:: AIM ::
Write out each line of the material again, word for word.

— begin RECORD LIST —

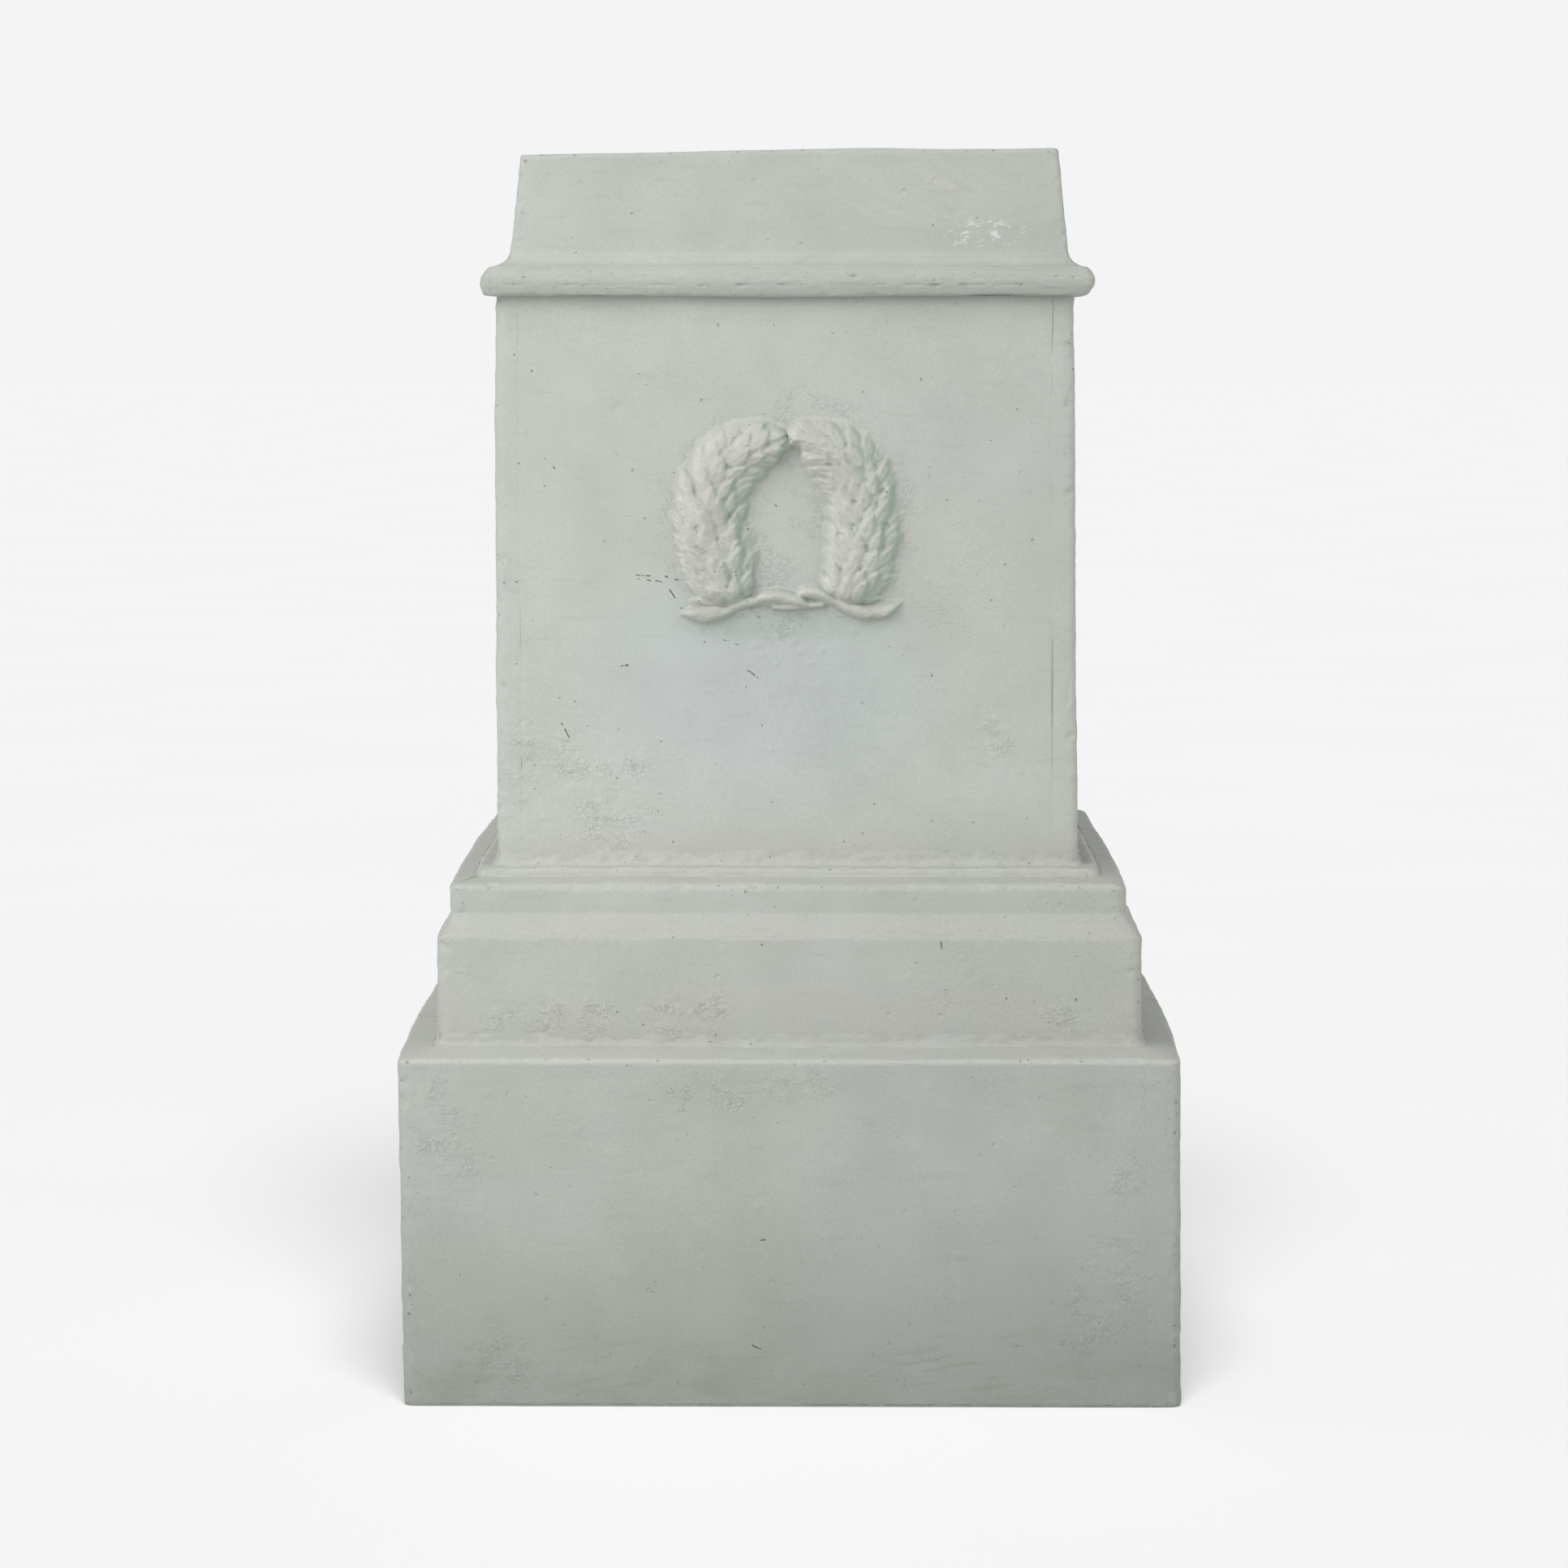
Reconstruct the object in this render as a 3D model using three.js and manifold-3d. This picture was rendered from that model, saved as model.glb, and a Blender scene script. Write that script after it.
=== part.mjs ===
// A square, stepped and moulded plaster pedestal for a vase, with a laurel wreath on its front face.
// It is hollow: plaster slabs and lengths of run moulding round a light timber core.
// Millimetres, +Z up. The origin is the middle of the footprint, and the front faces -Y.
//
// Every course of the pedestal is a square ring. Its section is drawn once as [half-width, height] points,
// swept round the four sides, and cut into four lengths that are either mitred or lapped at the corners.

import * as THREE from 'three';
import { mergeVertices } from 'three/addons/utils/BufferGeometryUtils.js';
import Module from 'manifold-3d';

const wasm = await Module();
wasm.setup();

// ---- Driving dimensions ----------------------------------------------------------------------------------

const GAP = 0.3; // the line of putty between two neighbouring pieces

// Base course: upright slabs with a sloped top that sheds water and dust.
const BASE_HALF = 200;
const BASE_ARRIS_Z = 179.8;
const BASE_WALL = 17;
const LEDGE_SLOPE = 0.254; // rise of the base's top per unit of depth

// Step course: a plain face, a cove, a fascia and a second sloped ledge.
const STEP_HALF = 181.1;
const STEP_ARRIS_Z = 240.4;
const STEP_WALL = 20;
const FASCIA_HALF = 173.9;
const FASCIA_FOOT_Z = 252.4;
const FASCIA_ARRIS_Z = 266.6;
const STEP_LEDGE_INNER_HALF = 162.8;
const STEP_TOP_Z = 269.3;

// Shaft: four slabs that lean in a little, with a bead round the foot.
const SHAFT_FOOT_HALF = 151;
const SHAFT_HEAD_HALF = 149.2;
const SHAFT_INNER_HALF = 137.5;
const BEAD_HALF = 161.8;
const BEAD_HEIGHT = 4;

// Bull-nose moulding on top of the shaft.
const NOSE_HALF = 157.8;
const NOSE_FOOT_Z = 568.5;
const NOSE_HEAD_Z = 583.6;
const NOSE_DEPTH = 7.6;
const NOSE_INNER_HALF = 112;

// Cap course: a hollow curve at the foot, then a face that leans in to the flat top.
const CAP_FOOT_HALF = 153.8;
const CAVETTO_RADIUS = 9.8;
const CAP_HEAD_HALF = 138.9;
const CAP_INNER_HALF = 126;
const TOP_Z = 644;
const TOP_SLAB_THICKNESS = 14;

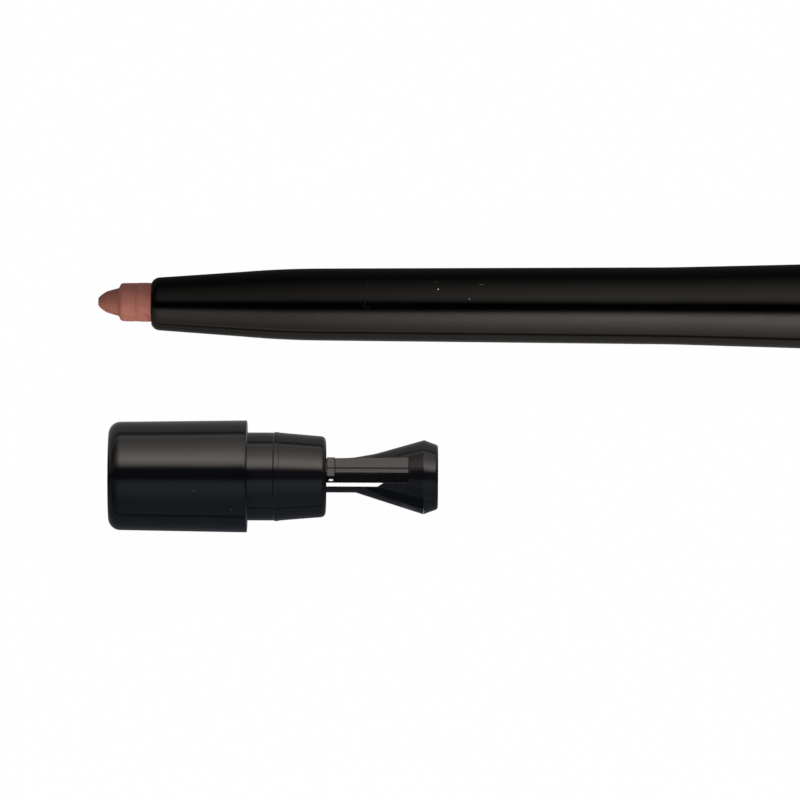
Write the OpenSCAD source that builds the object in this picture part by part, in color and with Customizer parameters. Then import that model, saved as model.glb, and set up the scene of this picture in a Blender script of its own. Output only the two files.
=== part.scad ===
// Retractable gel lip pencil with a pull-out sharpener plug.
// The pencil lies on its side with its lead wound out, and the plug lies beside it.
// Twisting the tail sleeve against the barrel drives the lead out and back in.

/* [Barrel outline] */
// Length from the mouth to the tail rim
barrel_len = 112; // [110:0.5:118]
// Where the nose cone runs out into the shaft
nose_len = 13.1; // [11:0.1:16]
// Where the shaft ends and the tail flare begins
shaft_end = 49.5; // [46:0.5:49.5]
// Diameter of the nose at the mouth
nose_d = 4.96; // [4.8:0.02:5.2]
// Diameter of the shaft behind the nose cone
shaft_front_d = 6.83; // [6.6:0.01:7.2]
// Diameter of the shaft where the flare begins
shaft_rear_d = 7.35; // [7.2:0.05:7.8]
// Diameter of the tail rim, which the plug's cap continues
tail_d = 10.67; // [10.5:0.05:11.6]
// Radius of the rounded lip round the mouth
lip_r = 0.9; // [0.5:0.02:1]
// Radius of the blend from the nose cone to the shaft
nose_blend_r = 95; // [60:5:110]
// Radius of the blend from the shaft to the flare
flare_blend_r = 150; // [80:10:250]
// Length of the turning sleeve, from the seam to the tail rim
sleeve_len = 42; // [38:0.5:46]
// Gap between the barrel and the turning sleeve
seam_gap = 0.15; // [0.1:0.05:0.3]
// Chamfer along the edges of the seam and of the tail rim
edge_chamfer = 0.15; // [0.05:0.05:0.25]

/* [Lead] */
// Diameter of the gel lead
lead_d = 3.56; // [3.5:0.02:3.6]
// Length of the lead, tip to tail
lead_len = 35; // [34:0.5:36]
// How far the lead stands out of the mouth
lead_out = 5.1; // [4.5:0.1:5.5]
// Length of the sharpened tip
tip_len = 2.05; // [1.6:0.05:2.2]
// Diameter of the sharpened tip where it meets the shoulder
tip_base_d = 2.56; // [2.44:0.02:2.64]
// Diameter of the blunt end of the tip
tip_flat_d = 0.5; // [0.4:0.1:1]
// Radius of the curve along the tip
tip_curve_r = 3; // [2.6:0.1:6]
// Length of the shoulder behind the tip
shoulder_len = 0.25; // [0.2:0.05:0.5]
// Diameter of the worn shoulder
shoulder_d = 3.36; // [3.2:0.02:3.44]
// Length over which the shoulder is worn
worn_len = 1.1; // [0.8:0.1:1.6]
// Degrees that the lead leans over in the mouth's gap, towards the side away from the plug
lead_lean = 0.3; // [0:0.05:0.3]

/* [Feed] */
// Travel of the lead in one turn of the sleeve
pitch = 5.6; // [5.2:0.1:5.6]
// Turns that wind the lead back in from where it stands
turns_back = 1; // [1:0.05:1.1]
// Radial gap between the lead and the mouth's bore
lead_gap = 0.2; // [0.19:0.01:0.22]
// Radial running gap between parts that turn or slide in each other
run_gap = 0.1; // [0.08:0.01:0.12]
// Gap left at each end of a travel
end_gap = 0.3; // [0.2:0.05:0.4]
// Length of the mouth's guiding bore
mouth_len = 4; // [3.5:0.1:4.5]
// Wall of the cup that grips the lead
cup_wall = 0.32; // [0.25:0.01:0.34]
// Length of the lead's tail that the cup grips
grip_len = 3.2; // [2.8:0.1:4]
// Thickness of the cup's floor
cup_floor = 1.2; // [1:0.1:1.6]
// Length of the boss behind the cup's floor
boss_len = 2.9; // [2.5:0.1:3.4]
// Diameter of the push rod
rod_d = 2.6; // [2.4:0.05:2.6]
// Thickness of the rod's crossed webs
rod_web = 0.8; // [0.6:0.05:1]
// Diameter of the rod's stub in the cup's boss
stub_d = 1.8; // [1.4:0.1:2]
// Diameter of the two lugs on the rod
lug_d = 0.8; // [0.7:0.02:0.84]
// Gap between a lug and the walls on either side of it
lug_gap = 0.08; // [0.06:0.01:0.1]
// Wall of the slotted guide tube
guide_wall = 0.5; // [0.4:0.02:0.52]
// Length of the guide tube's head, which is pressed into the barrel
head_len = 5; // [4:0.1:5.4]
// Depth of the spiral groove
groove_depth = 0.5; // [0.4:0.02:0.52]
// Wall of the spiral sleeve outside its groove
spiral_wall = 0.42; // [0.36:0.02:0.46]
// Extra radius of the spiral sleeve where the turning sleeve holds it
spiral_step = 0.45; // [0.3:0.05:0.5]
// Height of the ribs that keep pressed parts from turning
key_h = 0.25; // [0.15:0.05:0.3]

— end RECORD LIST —

:: WRITTEN RESPONSE ::
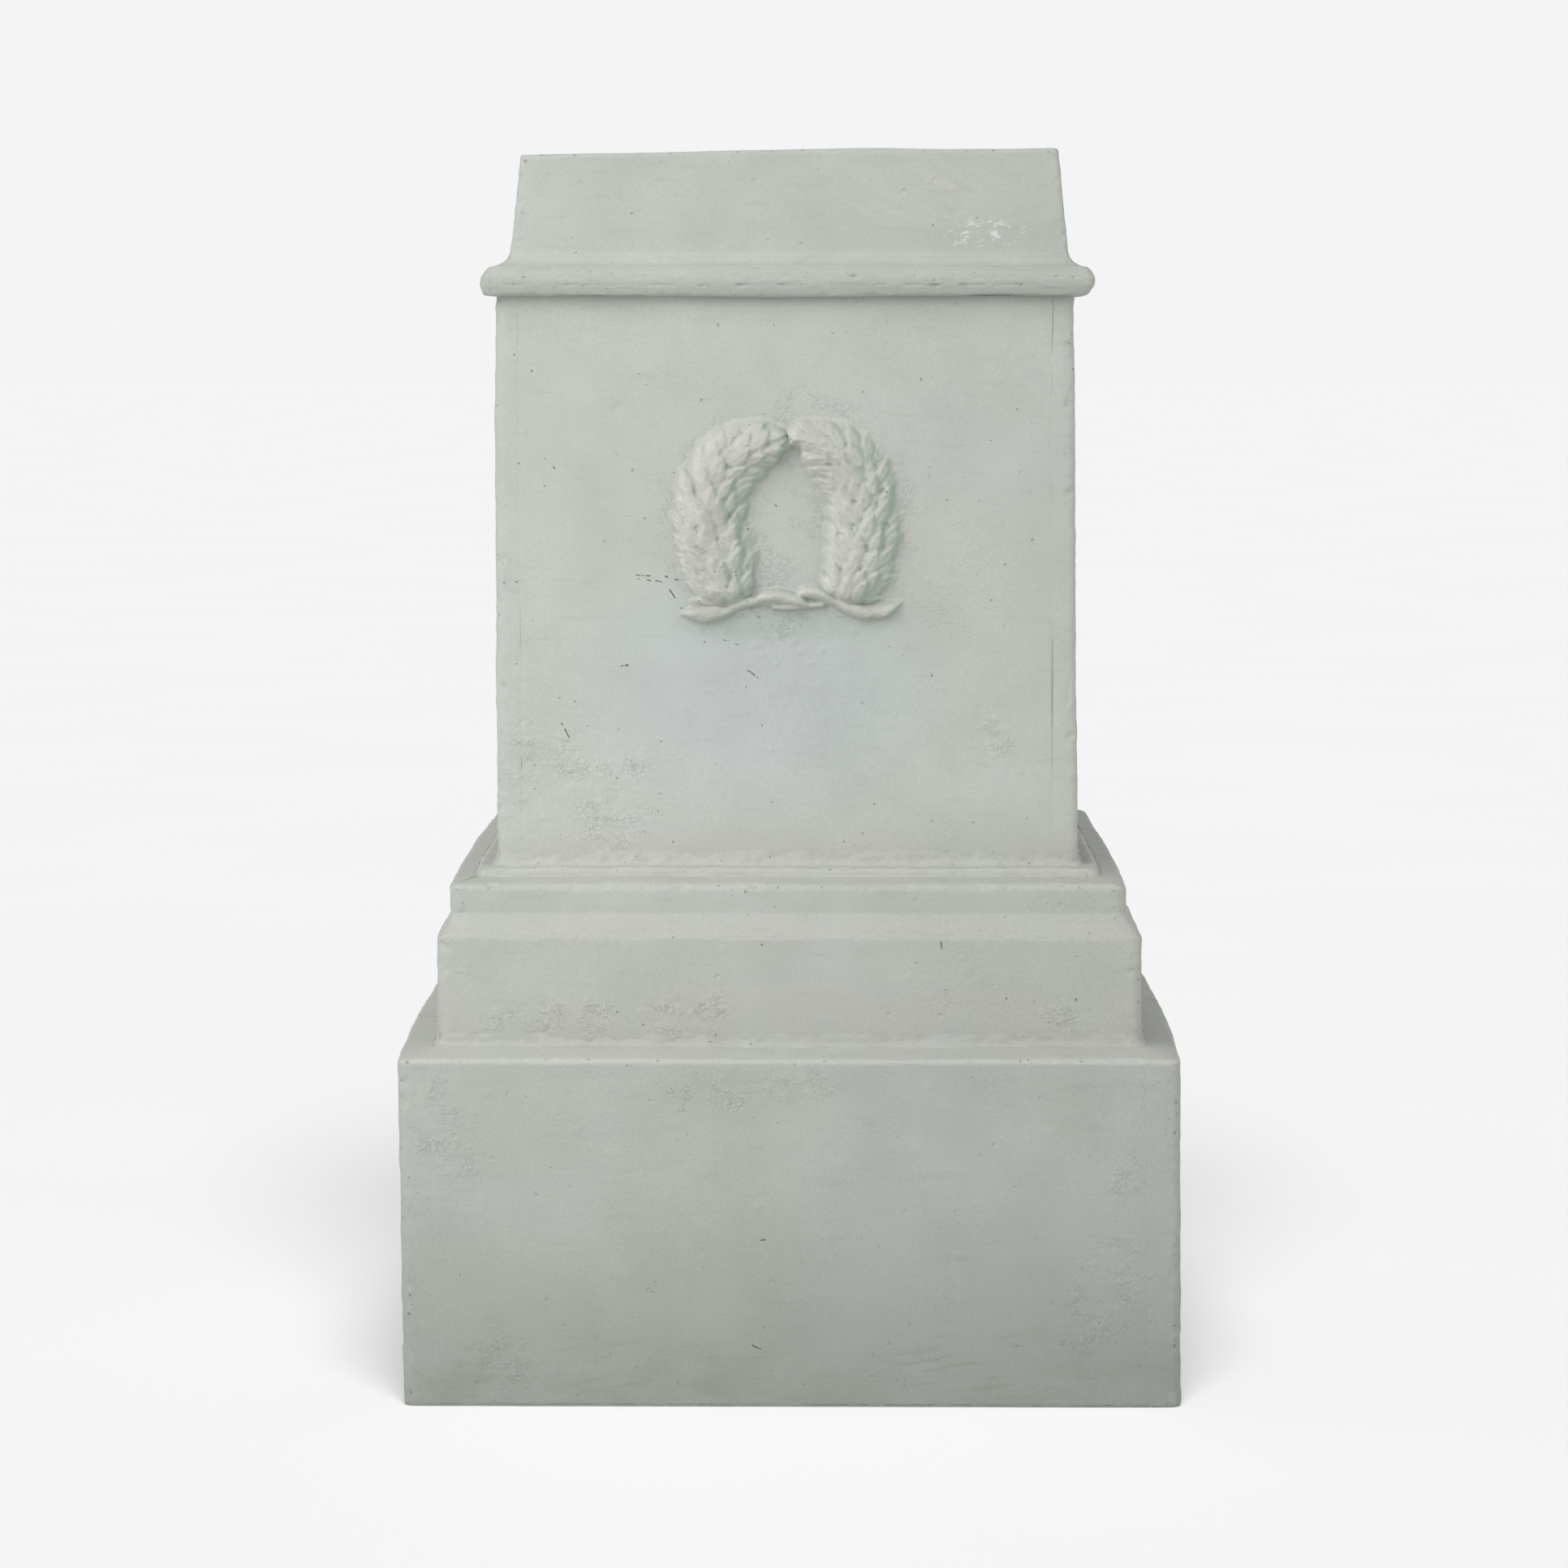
Reconstruct the object in this render as a 3D model using three.js and manifold-3d. This picture was rendered from that model, saved as model.glb, and a Blender scene script. Write that script after it.
=== part.mjs ===
// A square, stepped and moulded plaster pedestal for a vase, with a laurel wreath on its front face.
// It is hollow: plaster slabs and lengths of run moulding round a light timber core.
// Millimetres, +Z up. The origin is the middle of the footprint, and the front faces -Y.
//
// Every course of the pedestal is a square ring. Its section is drawn once as [half-width, height] points,
// swept round the four sides, and cut into four lengths that are either mitred or lapped at the corners.

import * as THREE from 'three';
import { mergeVertices } from 'three/addons/utils/BufferGeometryUtils.js';
import Module from 'manifold-3d';

const wasm = await Module();
wasm.setup();

// ---- Driving dimensions ----------------------------------------------------------------------------------

const GAP = 0.3; // the line of putty between two neighbouring pieces

// Base course: upright slabs with a sloped top that sheds water and dust.
const BASE_HALF = 200;
const BASE_ARRIS_Z = 179.8;
const BASE_WALL = 17;
const LEDGE_SLOPE = 0.254; // rise of the base's top per unit of depth

// Step course: a plain face, a cove, a fascia and a second sloped ledge.
const STEP_HALF = 181.1;
const STEP_ARRIS_Z = 240.4;
const STEP_WALL = 20;
const FASCIA_HALF = 173.9;
const FASCIA_FOOT_Z = 252.4;
const FASCIA_ARRIS_Z = 266.6;
const STEP_LEDGE_INNER_HALF = 162.8;
const STEP_TOP_Z = 269.3;

// Shaft: four slabs that lean in a little, with a bead round the foot.
const SHAFT_FOOT_HALF = 151;
const SHAFT_HEAD_HALF = 149.2;
const SHAFT_INNER_HALF = 137.5;
const BEAD_HALF = 161.8;
const BEAD_HEIGHT = 4;

// Bull-nose moulding on top of the shaft.
const NOSE_HALF = 157.8;
const NOSE_FOOT_Z = 568.5;
const NOSE_HEAD_Z = 583.6;
const NOSE_DEPTH = 7.6;
const NOSE_INNER_HALF = 112;

// Cap course: a hollow curve at the foot, then a face that leans in to the flat top.
const CAP_FOOT_HALF = 153.8;
const CAVETTO_RADIUS = 9.8;
const CAP_HEAD_HALF = 138.9;
const CAP_INNER_HALF = 126;
const TOP_Z = 644;
const TOP_SLAB_THICKNESS = 14;

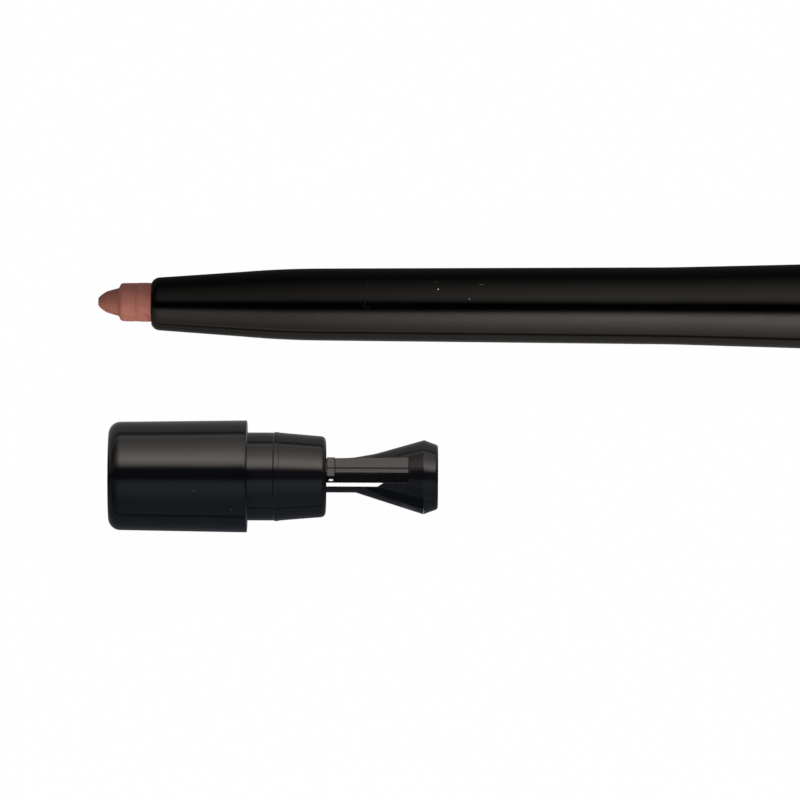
Write the OpenSCAD source that builds the object in this picture part by part, in color and with Customizer parameters. Then import that model, saved as model.glb, and set up the scene of this picture in a Blender script of its own. Output only the two files.
=== part.scad ===
// Retractable gel lip pencil with a pull-out sharpener plug.
// The pencil lies on its side with its lead wound out, and the plug lies beside it.
// Twisting the tail sleeve against the barrel drives the lead out and back in.

/* [Barrel outline] */
// Length from the mouth to the tail rim
barrel_len = 112; // [110:0.5:118]
// Where the nose cone runs out into the shaft
nose_len = 13.1; // [11:0.1:16]
// Where the shaft ends and the tail flare begins
shaft_end = 49.5; // [46:0.5:49.5]
// Diameter of the nose at the mouth
nose_d = 4.96; // [4.8:0.02:5.2]
// Diameter of the shaft behind the nose cone
shaft_front_d = 6.83; // [6.6:0.01:7.2]
// Diameter of the shaft where the flare begins
shaft_rear_d = 7.35; // [7.2:0.05:7.8]
// Diameter of the tail rim, which the plug's cap continues
tail_d = 10.67; // [10.5:0.05:11.6]
// Radius of the rounded lip round the mouth
lip_r = 0.9; // [0.5:0.02:1]
// Radius of the blend from the nose cone to the shaft
nose_blend_r = 95; // [60:5:110]
// Radius of the blend from the shaft to the flare
flare_blend_r = 150; // [80:10:250]
// Length of the turning sleeve, from the seam to the tail rim
sleeve_len = 42; // [38:0.5:46]
// Gap between the barrel and the turning sleeve
seam_gap = 0.15; // [0.1:0.05:0.3]
// Chamfer along the edges of the seam and of the tail rim
edge_chamfer = 0.15; // [0.05:0.05:0.25]

/* [Lead] */
// Diameter of the gel lead
lead_d = 3.56; // [3.5:0.02:3.6]
// Length of the lead, tip to tail
lead_len = 35; // [34:0.5:36]
// How far the lead stands out of the mouth
lead_out = 5.1; // [4.5:0.1:5.5]
// Length of the sharpened tip
tip_len = 2.05; // [1.6:0.05:2.2]
// Diameter of the sharpened tip where it meets the shoulder
tip_base_d = 2.56; // [2.44:0.02:2.64]
// Diameter of the blunt end of the tip
tip_flat_d = 0.5; // [0.4:0.1:1]
// Radius of the curve along the tip
tip_curve_r = 3; // [2.6:0.1:6]
// Length of the shoulder behind the tip
shoulder_len = 0.25; // [0.2:0.05:0.5]
// Diameter of the worn shoulder
shoulder_d = 3.36; // [3.2:0.02:3.44]
// Length over which the shoulder is worn
worn_len = 1.1; // [0.8:0.1:1.6]
// Degrees that the lead leans over in the mouth's gap, towards the side away from the plug
lead_lean = 0.3; // [0:0.05:0.3]

/* [Feed] */
// Travel of the lead in one turn of the sleeve
pitch = 5.6; // [5.2:0.1:5.6]
// Turns that wind the lead back in from where it stands
turns_back = 1; // [1:0.05:1.1]
// Radial gap between the lead and the mouth's bore
lead_gap = 0.2; // [0.19:0.01:0.22]
// Radial running gap between parts that turn or slide in each other
run_gap = 0.1; // [0.08:0.01:0.12]
// Gap left at each end of a travel
end_gap = 0.3; // [0.2:0.05:0.4]
// Length of the mouth's guiding bore
mouth_len = 4; // [3.5:0.1:4.5]
// Wall of the cup that grips the lead
cup_wall = 0.32; // [0.25:0.01:0.34]
// Length of the lead's tail that the cup grips
grip_len = 3.2; // [2.8:0.1:4]
// Thickness of the cup's floor
cup_floor = 1.2; // [1:0.1:1.6]
// Length of the boss behind the cup's floor
boss_len = 2.9; // [2.5:0.1:3.4]
// Diameter of the push rod
rod_d = 2.6; // [2.4:0.05:2.6]
// Thickness of the rod's crossed webs
rod_web = 0.8; // [0.6:0.05:1]
// Diameter of the rod's stub in the cup's boss
stub_d = 1.8; // [1.4:0.1:2]
// Diameter of the two lugs on the rod
lug_d = 0.8; // [0.7:0.02:0.84]
// Gap between a lug and the walls on either side of it
lug_gap = 0.08; // [0.06:0.01:0.1]
// Wall of the slotted guide tube
guide_wall = 0.5; // [0.4:0.02:0.52]
// Length of the guide tube's head, which is pressed into the barrel
head_len = 5; // [4:0.1:5.4]
// Depth of the spiral groove
groove_depth = 0.5; // [0.4:0.02:0.52]
// Wall of the spiral sleeve outside its groove
spiral_wall = 0.42; // [0.36:0.02:0.46]
// Extra radius of the spiral sleeve where the turning sleeve holds it
spiral_step = 0.45; // [0.3:0.05:0.5]
// Height of the ribs that keep pressed parts from turning
key_h = 0.25; // [0.15:0.05:0.3]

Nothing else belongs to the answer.